Why hasn’t President Loh or anyone from the University of Maryland administration attended the CSS Program Gala when he has been invited over the past several years? (By the way, this year’s gala takes place in the Stamp Student Union on campus on the evening of Saturday, April 7 at 6 p.m.). During Mr. Loh’s videotaped Jan. 23 discussion with The Baltimore Sun’s editorial board, he indicated that the reason why there may be fewer minority enrollments of the University of Maryland is due to “the legacy of institutional racism and unequal funding that has gone on for years.” But isn’t the University of Maryland’s continued failure to fund the CSS program for the past 10 years perpetuating the type of institutional racism?
In that same interview, the president also stated: “It’s not just about access but it is also about quality. And quality is not inborn, you must invest in it to have the education.” If that’s true, why doesn’t he dedicate a dollar to the CSS program when it has proven to generate positive results for its scholars year-in, year-out for the past 10 years? As a taxpaying parent of a University of Maryland College Success Scholar, I hope that President Loh will demonstrate his commitment to supporting diversity efforts at the University of Maryland by providing direct, dedicated funding to support the positive outcomes of the CSS program.

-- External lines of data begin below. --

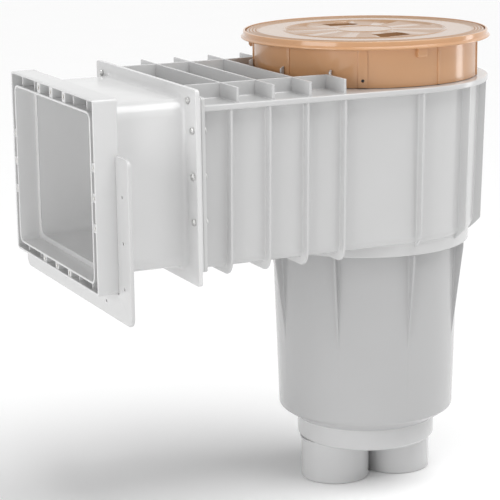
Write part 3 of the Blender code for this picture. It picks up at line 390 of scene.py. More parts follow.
def lidPlastic(name, colour, deep, rough, coat):
    # The lid is polished. The valleys between its ridges and every other half of each sector are rougher and
    # less coated, and get painted shade, a darker colour:
    # valley = (1 - cos(2 pi (r - ring) / pitch)) / 2 near the edge,
    # and half = fraction(sectors a / 2 pi) > 1/2 inside.
    p = lidPattern
    made = Finish(name, colour, Roughness=rough, Coat_Weight=coat, Coat_Roughness=0.05,
                  Specular_IOR_Level=0.5)
    where = made.node("TexCoord", out="Object")
    x, y = (made.node("SeparateXYZ", None, {0: where}, out=k) for k in (0, 1))
    r = (x * x + y * y) ** 0.5

    def between(low, high):
        rise = made.node("MapRange", None, {"Value": r, "From Min": low, "From Max": low + p["soft"]})
        fall = made.node("MapRange", None, {"Value": r, "From Min": high, "From Max": high + p["soft"]})
        return rise * (1 - fall)

    turn = (r - p["ring"]) * (2 * math.pi / p["pitch"])
    valley = (1 - turn.math("COSINE", turn)) * 0.5 * between(*p["rings"])
    share = made.node("Math", {"operation": "ARCTAN2"}, {0: y, 1: x}) * (p["sectors"] / (2 * math.pi)) + 20
    half = made.node("Math", {"operation": "GREATER_THAN"}, {0: share.math("FRACT", share), 1: 0.5})
    mattAndShade = valley * 0.9 + half * between(*p["star"]) * 0.45
    marks = made.noise(55.0, 3.0, 0.5)
    # Painted shade: the colour turns to the darker deep in the valleys and in every other sector half
    made.set("Base Color", made.mix(mattAndShade, colour, deep))
    made.set("Roughness", rough + 0.05 * marks + mattAndShade * 0.35)
    made.set("Coat Weight", coat * (1 - mattAndShade))
    made.set("Normal", made.bump(made.noise(1100.0, 2.0), 0.10, 0.0001))
    return made.material


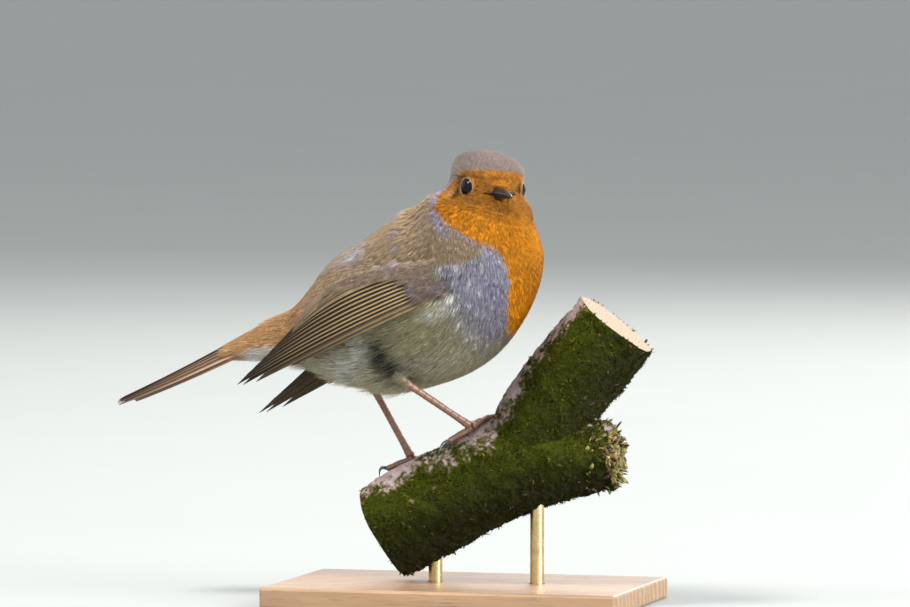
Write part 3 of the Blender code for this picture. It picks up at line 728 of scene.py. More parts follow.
def new_material(name, roughness, **constants):
    """A material with its Principled shader, and its constant values set on the sockets."""
    material = bpy.data.materials.new(name)
    material.use_nodes = True
    nodes = Nodes(material.node_tree)
    shader = material.node_tree.nodes["Principled BSDF"]
    nodes.dress(shader, Roughness=roughness, **constants)
    return material, nodes, shader


def rgba(colour, gain=1.0):
    """A colour with its alpha, made lighter or darker."""
    return (*(min(1.0, c * gain) for c in colour), 1.0)


PLUMAGE_LAYERS = (("crown", "marks_tone", 0), ("rump", "marks_warm", 2),
                  ("belly", "marks_cool", 1), ("flank", "marks_cool", 2),
                  ("blue", "marks_cool", 0), ("orange", "marks_warm", 0),
                  ("ear", "marks_warm", 1), ("white", "marks_tone", 1), ("dark", "marks_tone", 2))


def plumage_group():
    """The plumage's colours, laid one over another by the marks on the mesh."""
    names = ["back"] + [name for name, _, _ in PLUMAGE_LAYERS]
    group, nodes, given, result = new_group(
        "robin_plumage_colours", [(name.title(), "colour") for name in names],
        [("Colour", "colour")])
    marks = {name: nodes.attribute(name) for name in ("marks_warm", "marks_cool", "marks_tone")}
    colour = given["Back"]
    for name, mark, part in PLUMAGE_LAYERS:
        colour = nodes.mix(marks[mark][part], colour, given[name.title()])
    nodes.put(result["Colour"], colour)
    return group


def plumage_node(nodes, group, plumage):
    """The plumage group in a material, with this bird's colours."""
    node = nodes.add("ShaderNodeGroup", node_tree=group)
    for name in ["back"] + [name for name, _, _ in PLUMAGE_LAYERS]:
        node.inputs[name.title()].default_value = rgba(getattr(plumage, name))
    return node.outputs["Colour"]


def skin_material(group, plumage):
    """Down next to the skin: the plumage's colours, darker and matt."""
    material, nodes, shader = new_material("robin_under_down", 0.95, Specular_IOR_Level=0.1)
    fluff = nodes.noise(nodes.place(), 1400.0, 4.0)
    colour = nodes.shaded(plumage_node(nodes, group, plumage),
                          nodes.scale_range(fluff, 0.3, 0.7, 0.42, 0.72))
    nodes.dress(shader, Base_Color=colour, Normal=nodes.bump(fluff, 0.0002, 0.6))
    return material


def coat_material(group, plumage):
    """Feather tufts: darker at the root, lighter at the tip, each a little of its own, and
    sleeker, with less of these, where the plumage has neither orange, blue nor pale."""
    material, nodes, shader = new_material("robin_feather_tufts", 0.8, Sheen_Weight=0.02,
                                           Sheen_Roughness=0.5, Specular_IOR_Level=0.07)
    colour = plumage_node(nodes, group, plumage)
    share, tuft, strand = nodes.attribute("lock")
    shade = nodes.scale_range(share, 0.0, 0.8, 0.60, 1.02)
    own = nodes.scale_range(tuft, 0.0, 1.0, 0.87, 1.13)
    fine = nodes.scale_range(strand, 0.0, 1.0, 0.68, 1.34)
    speckle = nodes.scale_range(nodes.noise(nodes.place(), 900.0, 3.0, 0.6), 0.3, 0.7, 0.86, 1.12)
    total = nodes.times(nodes.times(shade, own), nodes.times(fine, speckle))
    orange, blue, under = (nodes.attribute("marks_warm")[0], *nodes.attribute("marks_cool")[:2])
    other = nodes.math("MAXIMUM", nodes.math("MAXIMUM", orange, under), blue)
    sleek = nodes.scale_range(other, 0.0, 1.0, 0.55, 1.0)
    mean = 0.95
    total = nodes.plus(mean, nodes.times(nodes.math("SUBTRACT", total, mean), sleek))
    nodes.dress(shader, Base_Color=nodes.shaded(colour, total),
                Roughness=nodes.scale_range(strand, 0.0, 1.0, 0.62, 0.82))
    return material


# ---------------------------------------------------------------- tufts

# Rings of a blade: share of its length, share of its half width
LEAF = ((0.0, 0.40), (0.28, 0.88), (0.58, 1.0), (0.82, 0.66))
BARB = ((0.0, 0.9), (0.55, 0.8))
TUFT_PATCH = 0.0015  # half the size of a tuft's patch in the bake map


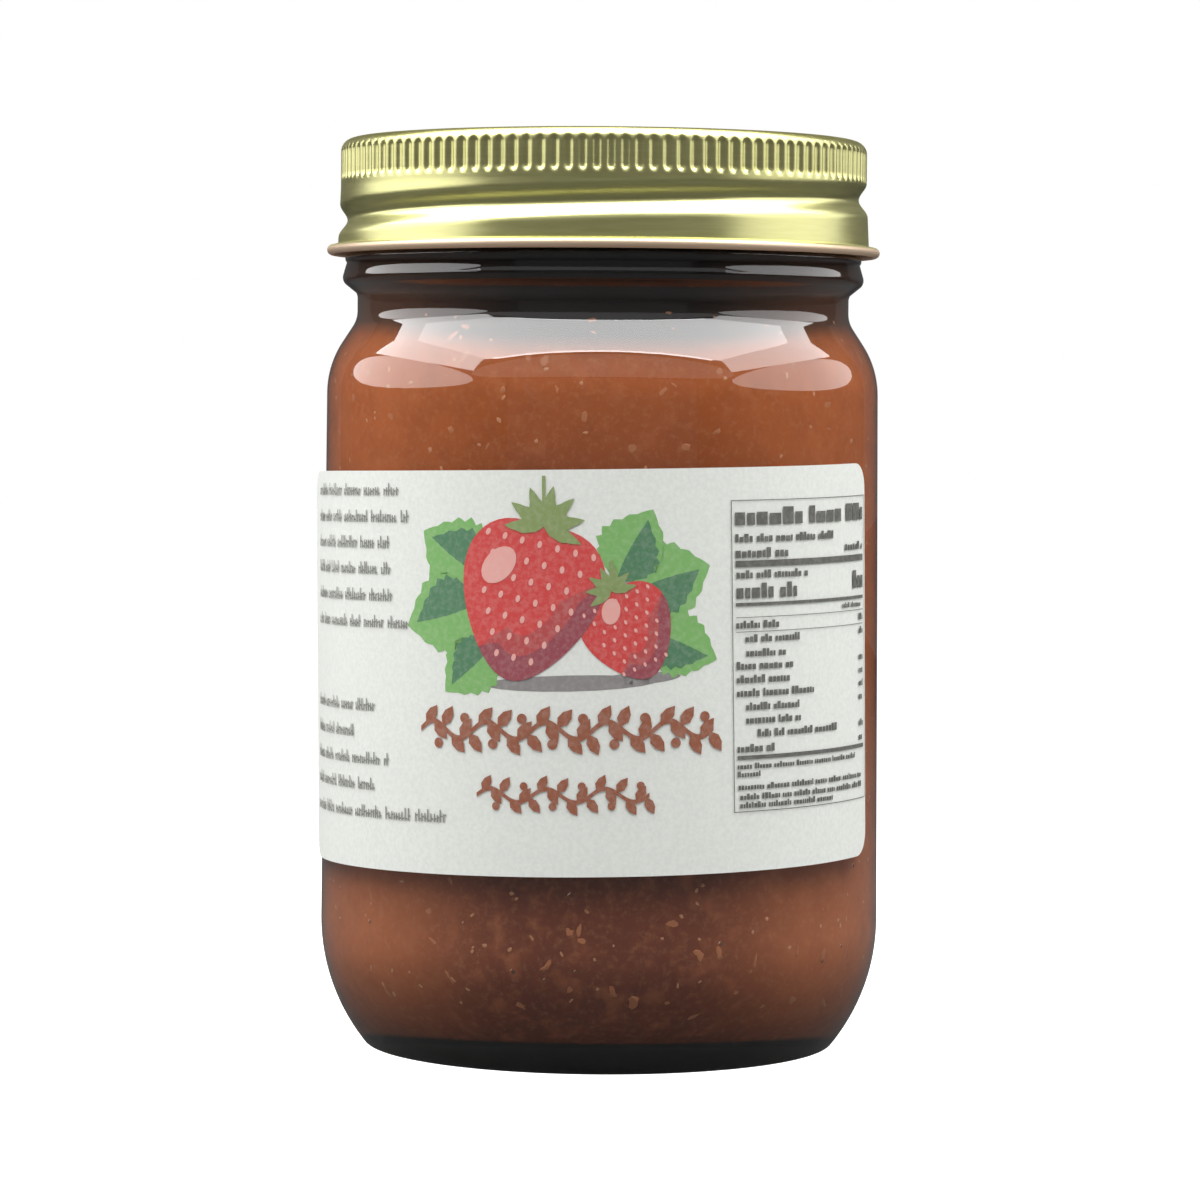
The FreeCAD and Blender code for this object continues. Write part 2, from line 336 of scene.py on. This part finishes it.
def wall_at(high):
    """The jar's inside radius at a height, and how steeply the wall there leans in, as an angle."""
    wall = jar_inside()
    for (above_right, above), (below_right, below) in zip(wall, wall[1:]):
        if below <= high <= above and above > below:
            share = (high - below) / (above - below)
            lean = math.atan2(below_right - above_right, above - below)
            return below_right + (above_right - below_right) * share, lean
    return bore_radius, 0.0


def set_in_wall(shell, angle, high, turn, size, proud):
    """A squashed, uneven ball against the jar's inside, by its sizes and how far it stands in the glass."""
    radius, lean = wall_at(high)
    out = Vector((math.sin(angle) * math.cos(lean), -math.cos(angle) * math.cos(lean), math.sin(lean)))
    middle = Vector((radius * math.sin(angle), -radius * math.cos(angle), high)) + out * (proud - size[2] / 2)
    facing = out.to_track_quat("Z", "Y").to_matrix().to_4x4()
    matrix = Matrix.Translation(middle * MM) @ facing @ Matrix.Rotation(turn, 4, "Z")
    matrix = matrix @ Matrix.Diagonal((*[part * MM for part in size], 1))
    lump = bmesh.ops.create_icosphere(shell, subdivisions=2, radius=0.5, matrix=matrix)["verts"]
    for corner in lump:
        corner.co = middle * MM + (corner.co - middle * MM) * chance.uniform(chunk_least, chunk_most)


salsa = finished(turned(salsa_outline(), jar_columns), "salsa_body", salsa_finish())
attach(salsa, "root")
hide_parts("salsa")

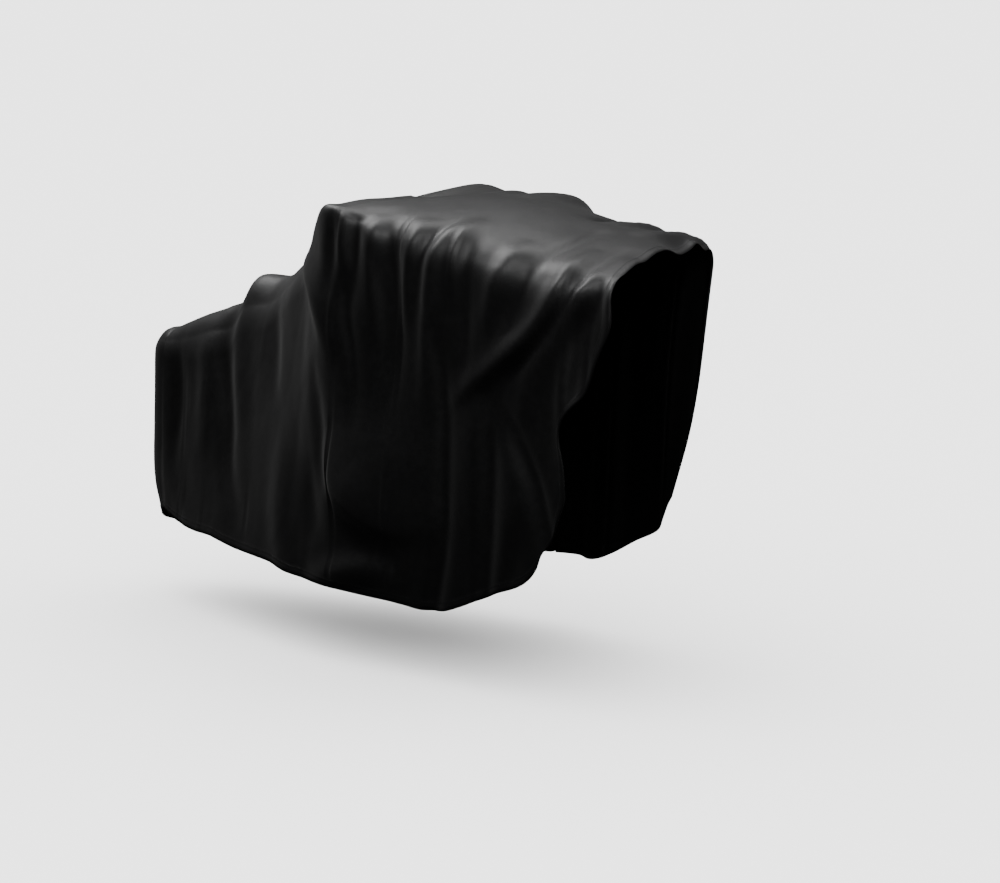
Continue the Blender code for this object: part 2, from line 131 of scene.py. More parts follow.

In his commentary, President Loh concludes suggesting that, when it comes to resolving the challenges of diversity at the University of Maryland, “we’re working on it.” I, for one, will be watching whether these statements represent another attempt by the administration to paint itself in a favorable light as it pertains to diversity issues or whether they will take definitive action through an affirmative commitment with targeted dollars to support a program that has benefited the lives of hundreds of young black and Latino males at the University of Maryland. Our scholars deserve no less.
Donald J. Walters, Bethesda
The writer is the 2017-18 chair of the College Success Scholars Program’s Parents’ Board of Directors.